The high-usage customers impacted by Lucas’ proposed legislation would be those in Dominion’s newly approved GS-5 rate class. It takes effect Jan. 1, 2027, and covers customers requiring at least 25 megawatts of power.
Dominion said in March that the GS-5 rate class is expected to have 131 data center customers and eight non-data center customers.
The bill would give Dominion’s large traditional manufacturing customers a one-time opportunity to opt out of the new GS-5 rate class, Lucas said.
“These are longstanding customers,” Lucas said. “They are not the ones driving new costs today.”
The SCC approved the GS-5 rate class in November when it also approved a rate increase that is expected to raise the average Dominion residential bill by $13.60, or about 9%, over two years.
Lucas emphasized that if her bill becomes law, it would not automatically enact the cost-shifting changes. Rather, the bill gives Dominion the green light to petition the SCC on July 1 for approval to make such changes.
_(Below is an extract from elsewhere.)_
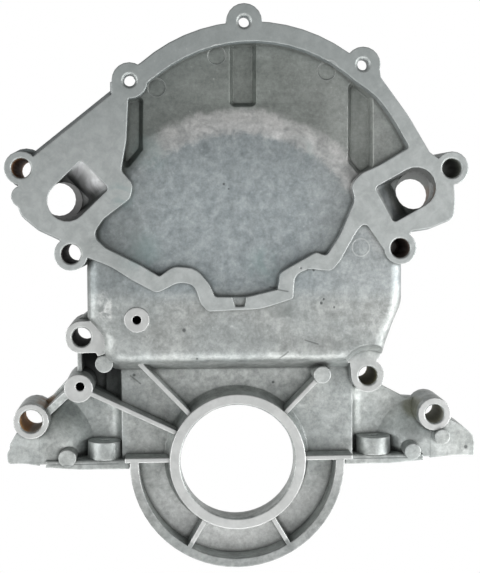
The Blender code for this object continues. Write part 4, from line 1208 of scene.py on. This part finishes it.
def rusted(skin, colour):
    """The colour with rust in the lower bores and dirt on the flanks of their bosses."""
    n, ramp, near = skin.nodes, skin.nodes.ramp, skin.near
    across, depth = skin.across, skin.depth
    left_bore = near(-127.5, 25.3, 7.4, 8) * ramp(depth, 33, 31) * ramp(across, -127.5, -131)
    right_bore = near(118.5, 27, 2, 4.5) * ramp(depth, 33, 31)
    left_flank = near(-119.5, 33.5, 3, 8) * n.between(depth, 8, 26, 5) * ramp(skin.patches, 0.3, 0.5)
    right_flank = near(115, 28, 4, 9) * n.between(depth, 10, 26, 4) * (1.0 - skin.square)
    return n.tinted(
        colour, (left_bore * 0.9, ORANGE_RUST), (right_bore * 0.7, RUST), (left_flank * 0.6, BROWN),
        (right_flank * 0.6, OLIVE_DIRT))


def casting_material():
    """Die cast skin, with lighter machined faces, stains, streaks, pits and scratches, and painted light and
    shade.
    """
    metal = bpy.data.materials.new("cast_aluminium")
    metal.use_nodes = True
    n = Nodes(metal.node_tree)
    skin = Skin(n)
    ramp, between, depth = n.ramp, n.between, skin.depth
    scratched = sum(skin.along_line(*line, SCRATCH) for line in SCRATCHES)
    pitted = sum(skin.near(x, z, radius * 0.4, radius) for x, z, radius in PITS)
    ringed = sum(ramp(abs(skin.apart(x, z) - radius), 0.6, 0.2) for x, z, radius in PIN_RINGS)
    hairline = ramp(abs(skin.swirls - 0.5), 0.012, 0.004) * ramp(skin.patches, 0.5, 0.6)
    hairline = (hairline * (1.0 - skin.machined - skin.pump_face)).limited()
    # The corners, found by ambient occlusion, get painted shade with dirt.
    open_sky = n.node("ShaderNodeAmbientOcclusion", {"Distance": 3.5 * MM}, "AO", samples=8)
    corners = ramp(open_sky, 0.9, 0.45) * ramp(skin.speckle, 0.2, 0.5)
    # Painted shadow: the deep corner pocket by the left case boss, near black.
    painted_pocket_shadow = between(skin.across, -97, -73, 1.5) * between(skin.height, 38, 70, 4) * ramp(depth, 27, 22)
    painted_pocket_shadow = painted_pocket_shadow * (ramp(skin.height, 40, 62) * 0.5 + 0.45)
    # The walls of the bores take their stains, and in the near black ones painted shade.
    bores = [(skin.near(x, z, radius, radius + 0.6) * ramp(depth, front - 1, front - 2.5), tint)
             for x, z, radius, front, tint in BORES]

    colour = n.tinted(
        uneven(skin, clean_colour(skin)),
        (hairline * 0.25, HAIRLINE),
        ((scratched * 0.5 + pitted * 0.75).limited() * skin.shown, PIT),
        (ringed.limited() * skin.shown * 0.3, PIN_RING))
    colour = with_ports(skin, shaded_and_grimy(skin, colour, corners))
    colour = n.tinted(colour, *((inside * 0.95, tint) for inside, tint in bores))
    colour = n.tinted(rusted(skin, colour), (painted_pocket_shadow, POCKET_SHADOW))

    dull = (sum(inside for inside, _ in bores) + painted_pocket_shadow + corners * 0.5).limited()
    relief = (skin.grain + skin.mottle * 1.5 + skin.speckle * 0.8)
    relief = relief * (1.0 - skin.machined * 0.8 - skin.pump_face * 0.7)
    relief = relief - (pitted + scratched * 0.6 - ringed * 0.5) * skin.shown * 2.0
    n.plug(metal.node_tree.nodes["Principled BSDF"], {
        "Base Color": colour,
        "Metallic": 0.85 - dull * 0.7,
        "Roughness": 0.46 + skin.grain * 0.1 - skin.machined * 0.08 + dull * 0.3,
        "Normal": n.node("ShaderNodeBump", {
            "Strength": 0.5, "Distance": 0.14 * MM, "Height": relief,
            "Normal": n.node("ShaderNodeBevel", {"Radius": 1.1 * MM}, samples=8)})})
    return metal


# The studio

# Lamps: name, place, what it points at, width and height, and brightness
LAMPS = (
    ("right_panel", (1.15, -0.38, -0.05), (0, 0, 0.1), (0.8, 1.1), 4.5),
    ("left_panel", (-1.15, -0.35, 0.0), (0, 0, 0.1), (0.7, 0.9), 3.0),
    ("low_panel", (0.1, -0.40, -0.80), (0, 0, 0.05), (1.1, 0.6), 3.0),
    ("left_front", (-1.0, -0.66, -0.05), (0, 0, 0.05), (0.5, 0.7), 2.2),
    ("right_front", (1.0, -0.66, -0.1), (0, 0, 0.05), (0.5, 0.7), 2.2),
    ("near_right", (0.55, -0.85, -0.25), (0.05, 0, 0.05), (0.5, 0.5), 0.6),
)
FLOOR_HEIGHT = -0.95
FLOOR_HALF = 1.2
PAPER = (0.9, 0.9, 0.9, 1)
WHITE = (1, 1, 1, 1)


def surroundings():
    """White where the camera looks, and for the lighting grey above and paler below."""
    world = bpy.context.scene.world or bpy.data.worlds.new("world")
    bpy.context.scene.world = world
    world.use_nodes = True
    world.node_tree.nodes.clear()
    n = Nodes(world.node_tree)
    around = n.node("ShaderNodeTexCoord", {}, "Generated")
    direction = n.node("ShaderNodeVectorMath", {0: around}, operation="NORMALIZE")
    across, _, up = n.split(direction)
    tone = (1.0 - n.ramp(up, -0.35, 0.75) * 0.68) * (across * 0.15 + 0.9)
    seen = n.node("ShaderNodeLightPath", {}, "Is Camera Ray")
    mirrored = seen.beside("Is Glossy Ray") + seen.beside("Is Transmission Ray")
    both = n.node("ShaderNodeMixShader", {
        0: (seen + mirrored * n.ramp(up, 0.3, 0.0)).limited(),
        1: n.node("ShaderNodeBackground", {"Color": n.combine(tone, tone, tone)}),
        2: n.node("ShaderNodeBackground", {"Color": WHITE})})
    n.plug(world.node_tree.nodes.new("ShaderNodeOutputWorld"), {"Surface": both})


def lamp(name, place, aim, size, brightness):
    light = bpy.data.lights.new(name, "AREA")
    light.shape = "RECTANGLE"
    light.size, light.size_y = size
    light.energy = brightness * pi * size[0] * size[1]
    made = bpy.data.objects.new(name, light)
    made.location = place
    made.rotation_euler = (Vector(aim) - Vector(place)).to_track_quat("-Z", "Y").to_euler()
    bpy.context.scene.collection.objects.link(made)


def paper_floor():
    """A sheet of white paper far below the casting."""
    bm = bmesh.new()
    bmesh.ops.create_grid(bm, x_segments=1, y_segments=1, size=FLOOR_HALF)
    bmesh.ops.translate(bm, verts=bm.verts, vec=(0, 0, FLOOR_HEIGHT))
    mesh = bpy.data.meshes.new("floor")
    bm.to_mesh(mesh)
    bm.free()
    paper = bpy.data.materials.new("paper")
    paper.use_nodes = True
    n = Nodes(paper.node_tree)
    n.plug(paper.node_tree.nodes["Principled BSDF"], {"Base Color": PAPER, "Roughness": 0.9})
    mesh.materials.append(paper)
    floor = bpy.data.objects.new("floor", mesh)
    bpy.context.scene.collection.objects.link(floor)


camera()
casting()
surroundings()
for settings in LAMPS:
    lamp(*settings)
paper_floor()
bpy.context.scene.view_settings.view_transform = "Standard"
bpy.context.scene.view_settings.look = "None"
The SCC is not required to accept the proposals.
The bill would have Dominion propose the changes again every two years, lasting through 2033.
Joe Reid of the law firm McGuireWoods, representing Dominion Energy, noted that sunset clause makes the bill a “short-term fix to skyrocketing capacity prices.”
In the long term, Reid said, data centers can bring costs down through the ongoing revenues that they pay the utility.
The portion of Lucas’ bill about data center costs would apply only to Dominion’s service territory.
Dominion, along with the Northern Virginia Electric Cooperative, serves the Northern Virginia market where most of the commonwealth’s data centers have been built.
Appalachian Power, which serves Southwest Virginia, has far fewer but has seen proposals recently as industry interest spreads out across the commonwealth.
Besides addressing data centers and related costs, Lucas’ bill also includes provisions related to programs for low-income customers and a Dominion program that buries distribution lines.
The bill would extend Dominion and Appalachian’s funding of low-income customer energy assistance and weatherization programs for 10 more years, through 2038, and increase how much money each utility puts toward the programs.
It would extend Dominion’s program to move vulnerable overhead distribution lines underground by 10 years, through 2038. Burying lines underground reduces outages but is more expensive than running them overhead.
Kimberly Pate, director of the SCC’s division of utility accounting and finance, said that program currently costs a typical Dominion customer $4.88 per month. All Dominion customers pay toward it even if they are not served by the lines that are placed underground.
Sen. Mark Obenshain, R-Rockingham County, suggested that letting the undergrounding program expire could save customers that money.
Senate Majority Leader Scott Surovell, D-Fairfax County, said that the program saves customers money in a way that isn’t factored into the monthly bill, because having fewer power outages means fewer expenses incurred from circumstances such as spoiled groceries and missed workdays.
Richmond-based Dominion Energy has more than 3.6 million customers in Virginia, North Carolina and South Carolina. Of those, more than 2.5 million are in Virginia, including in Central and Southside Virginia and the Alleghany Highlands.